動物愛護団体LCA (Last Chance for Animals)の創立者で俳優のクリス・ディロスから預かった声明文を読んで、高熱も、自分の下手くそな英語にも負けずに、市議会の公聴会で証言した。
(著者のニューヨーク市議会・公聴会での証言ビデオ)
他人に、動物サーカスに行くな、とは言わない。
ただ、虐待が行われているという真実を伝えて、あとは本人が決めればいいと思っている。
私は人の自由意志を尊重しているので、自分の子供であっても、どう行動すべきか、どう考えるべきかを教えないで本人に自分の意志で決めさせる。
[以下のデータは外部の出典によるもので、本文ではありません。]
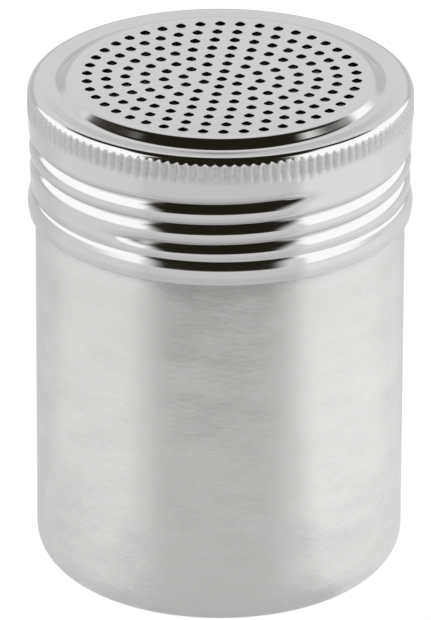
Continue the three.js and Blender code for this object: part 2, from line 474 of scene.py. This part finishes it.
def roll_at(point, thread, front, start, turns):
    """How far a helical roll has run in at a point, 0 to 1, and the height over its nearest turn.

    The roll passes the front at a height of front. It starts at the angle of its upper end, and
    runs down from there by the given number of turns.
    """
    angle = front_angle(point)
    full = 2 * math.pi
    along = angle + full * round((point.z - front) / thread.pitch - angle / full)
    inside = min(start - along, along - (start - full * turns))
    return smoothstep(inside, 0, thread.fade), point.z - front - thread.pitch * along / full


def round_roll(away, pitch):
    """Height of a round roll, 1 on its crest and 0 half a pitch away from it."""
    return (1 + math.cos(2 * math.pi * away / pitch)) / 2


def finish_piece(bm, name, body, material, sharp_over):
    """Turns a bmesh into a shaded piece that rides on a body and takes its finish from a slot."""
    bmesh.ops.recalc_face_normals(bm, faces=bm.faces)
    for face in bm.faces:
        face.smooth = True
    for edge in bm.edges:
        edge.smooth = edge.calc_face_angle(0) < sharp_over
    mesh = bpy.data.meshes.new(name)
    bm.to_mesh(mesh)
    bm.free()
    piece = bpy.data.objects.new(name, mesh)
    bpy.context.scene.collection.objects.link(piece)
    mesh.materials.append(material)
    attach(piece, body)
    return piece


class SHAKER_OT_add_cup(bpy.types.Operator):
    """Model the drawn cup with its rolled bead and curled lip"""

    bl_idname = "shaker.add_cup"
    bl_label = "Add cup"

    columns = 180
    neck_row = 0.34 * MM
    bead_start = math.pi
    bead_turns = 1.75
    lip_curl = math.radians(290)
    lip_steps = 16
    sharp_over = math.radians(50)

    def execute(self, context):
        sizes = context.scene.shaker_cup
        thread = context.scene.shaker_thread
        body = sizes.body_radius
        neck = sizes.neck_radius
        flat_edge = body - sizes.base_corner - sizes.standing_width
        recess_radius = flat_edge - sizes.recess_slope
        shoulder_foot = sizes.shoulder_top - sizes.shoulder_rise
        lip_centre = (neck - sizes.lip_radius, 0, sizes.lip_top - sizes.lip_radius)

        bm = bmesh.new()
        outline(
            bm,
            [
                # The recessed base, the ring round it and the rounded corner
                (0, sizes.recess, 0),
                (recess_radius, sizes.recess, 1.2 * MM),
                (flat_edge, 0, 1 * MM),
                (body, 0, sizes.base_corner),
                # The wall, and where it draws in
                (body, sizes.taper_foot, 12 * MM),
                (body - sizes.taper, sizes.taper_top, 10 * MM),
                # The step in to the neck, and the neck up to the lip
                (body - sizes.taper, shoulder_foot, 0.6 * MM),
                (neck, sizes.shoulder_top, 0.6 * MM),
                (neck, lip_centre[2], 0),
            ],
        )
        split_rows(bm, list(bm.edges), sizes.shoulder_top, lip_centre[2], self.neck_row)
        top = max(bm.verts, key=lambda vert: vert.co.z)
        # The lip curls inwards and down, most of a turn.
        bmesh.ops.spin(
            bm,
            geom=[top],
            cent=lip_centre,
            axis=(0, 1, 0),
            dvec=(0, 0, 0),
            angle=-self.lip_curl,
            steps=self.lip_steps,
            use_merge=False,
            use_normal_flip=False,
            use_duplicate=False,
        )
        spin_round(bm, self.columns)
        for vert in bm.verts:
            if radius_of(vert.co) > neck - MERGE_DISTANCE and vert.co.z > sizes.shoulder_top:
                fade, away = roll_at(
                    vert.co, thread, sizes.bead_front, self.bead_start, self.bead_turns
                )
                share = fade * round_roll(away, thread.pitch)
                set_radius(vert, radius_of(vert.co) + sizes.bead_height * share)
        bmesh.ops.solidify(bm, geom=bm.faces[:], thickness=sizes.sheet)
        steel = brushed_stainless(context.scene.shaker_steel.brushed)
        cup = finish_piece(bm, "drawn_cup", "cup", steel, self.sharp_over)
        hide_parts("cup")
        return {"FINISHED"}


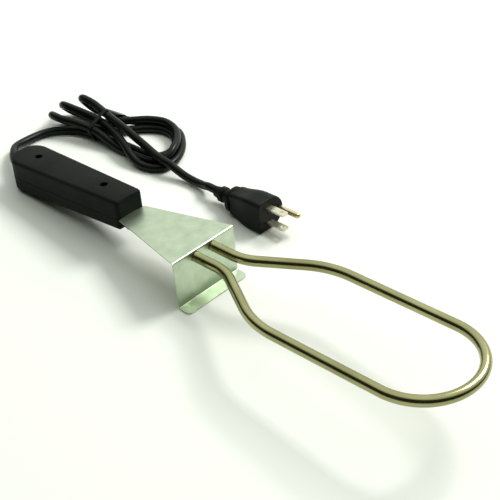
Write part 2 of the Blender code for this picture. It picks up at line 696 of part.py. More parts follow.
def core_exit(degrees):
    """Where a conductor leaves the jacket, and a point straight ahead of it."""
    angle = math.radians(degrees)
    leave = JACKET_FACE + Vector((GAP, CORE_SPREAD * math.cos(angle), CORE_SPREAD * math.sin(angle)))
    return leave + Vector((0.0025, 0, 0)), leave


left_wire_start = make_cold_end(1, "left", WHITE_WIRE)
right_wire_start = make_cold_end(-1, "right", BLACK_WIRE)


def between_screws(share):
    """X at a share of the way from the front handle screw to the rear one."""
    return -(FRONT_SCREW + (REAR_SCREW - FRONT_SCREW) * share)


def wire(name, start, side, material):
    """A conductor from a crimp back along the handle's side to the end of the cord's jacket."""
    lane = BOSS / 2 + WIRE / 2 + 0.0016
    ahead, leave = core_exit(-30 if side > 0 else 210)
    route = [start + Vector((-0.0030, 0, 0)), (between_screws(0.282), side * 0.0078, -0.0030),
             (between_screws(0.519), side * 0.0064, -0.0012), (between_screws(0.756), side * 0.0074, 0.0),
             (-REAR_SCREW + 0.004, side * lane, 0.0004), (-REAR_SCREW - 0.002, side * (lane - 0.0004), 0.0004),
             ahead]
    tube(name, [start] + smooth_route(route, 0.0040) + [leave], WIRE, material, tool, 2)


wire("wire_neutral", left_wire_start, 1, WHITE_WIRE)
wire("wire_live", right_wire_start, -1, BLACK_WIRE)


def make_earth():
    """Ring terminal, screw and nut on the tongue, and the earth wire back to the cord."""
    ring_low = GAP
    ring_high = ring_low + RING_THICKNESS
    bm = bmesh.new()
    put_round(bm, (-EARTH_SCREW, 0, ring_low), (-EARTH_SCREW, 0, ring_high), RING_OUTER / 2, 24)
    ring = add_mesh("earth_ring", bm, TINNED_BRASS, tool)
    tail = boxes_cutter("join_ring_tail", [((-EARTH_SCREW - 0.0056, -0.0013, ring_low),
                                            (-EARTH_SCREW - 0.0015, 0.0013, ring_high))], tool)
    boolean(ring, tail, "UNION")
    barrel_x = -EARTH_SCREW - 0.0052
    barrel_z = ring_low + 0.0017
    barrel = rounds_cutter("join_ring_barrel", [((barrel_x, 0, barrel_z), (barrel_x - 0.0040, 0, barrel_z),
                                                 0.0017)], tool, 20)
    boolean(ring, barrel, "UNION")
    socket = rounds_cutter("cut_ring_socket", [((barrel_x - 0.0010, 0, barrel_z + 0.0001),
                                                (barrel_x - 0.0060, 0, barrel_z + 0.0001), 0.0010)], tool, 16)
    boolean(ring, socket, "DIFFERENCE")
    hole = rounds_cutter("cut_ring_hole", [((-EARTH_SCREW, 0, -0.001), (-EARTH_SCREW, 0, 0.004),
                                            SCREW_SHANK / 2 + GAP)], tool)
    boolean(ring, hole, "DIFFERENCE")
    head_top = ring_high + GAP + SCREW_HEAD_HEIGHT
    screw_body("earth_screw", (-EARTH_SCREW, 0, head_top), EARTH_SCREW_LENGTH - GAP, tool)
    hexagon("earth_nut", (-EARTH_SCREW, 0, -SHEET - GAP - NUT_HEIGHT), NUT_FLATS, NUT_HEIGHT,
            SCREW_SHANK / 2 + GAP, ZINC_STEEL, tool)
    start = Vector((barrel_x - 0.0040 - GAP, 0, barrel_z + 0.0003))
    ahead, leave = core_exit(90)
    side = BOSS / 2 + WIRE / 2 + 0.0012
    route = [start + Vector((-0.0015, 0, 0)), (-FRONT_SCREW + 0.0052, -0.0026, 0.0026),
             (-FRONT_SCREW + 0.0032, -0.0052, 0.0032), (-FRONT_SCREW, -side, 0.0040),
             (-FRONT_SCREW - 0.005, -side * 0.85, 0.0050), (between_screws(0.308), -0.0010, 0.0052),
             (between_screws(0.64), 0.0014, 0.0050),
             (-REAR_SCREW + 0.004, side + 0.0002, 0.0052), (-REAR_SCREW - 0.002, side - 0.0004, 0.0050),
             ahead]
    tube("wire_earth", [start] + smooth_route(route, 0.0040) + [leave], WIRE, GREEN_WIRE, tool, 2)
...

その結果、娘は菜食主義になったし、息子は肉食。
それでも、私の息子は9歳のとき、私に何も言わずに象のポスターを自分で作成して、「クラスのみんなに話したいことがあるから”ショー・アンド・テル”をさせてくれ」と、彼の通うNYの公立小学校の先生に自ら申しこんで、私を驚かせた。
「彼はすごかったよ。
まず、みんなに、”リングリング・ブラザーズ・サーカスが好きな人は誰?”と聞いて、全員が手を挙げた。
すると、彼は力強く宣言したんだ。
”オーケー、これから僕は、君たちのマインドを変えてみせよう!”とね」
と、小学校の担任の先生が私に教えてくれた。
息子がスピーチを終える頃には、クラス全員が「Ringling Bros. sucks! (リングリング・ブラザーズはダメだ!)」と叫んでいたという。
サーカスに行く予定だったクラスメートの2~3人が、親に真実を伝え、家族は鑑賞しないことになったと、息子が言っていた。
こうやって、少しづつ、私の周りの人々が変化していくのを、私は見つめてきた。
初めての子供を身ごもりながら、象の赤ちゃんを思って泣き続けた3日間。
あのときは、まさか、こんな勝利が18年後に待ち受けていたとは想像もつかないことだった。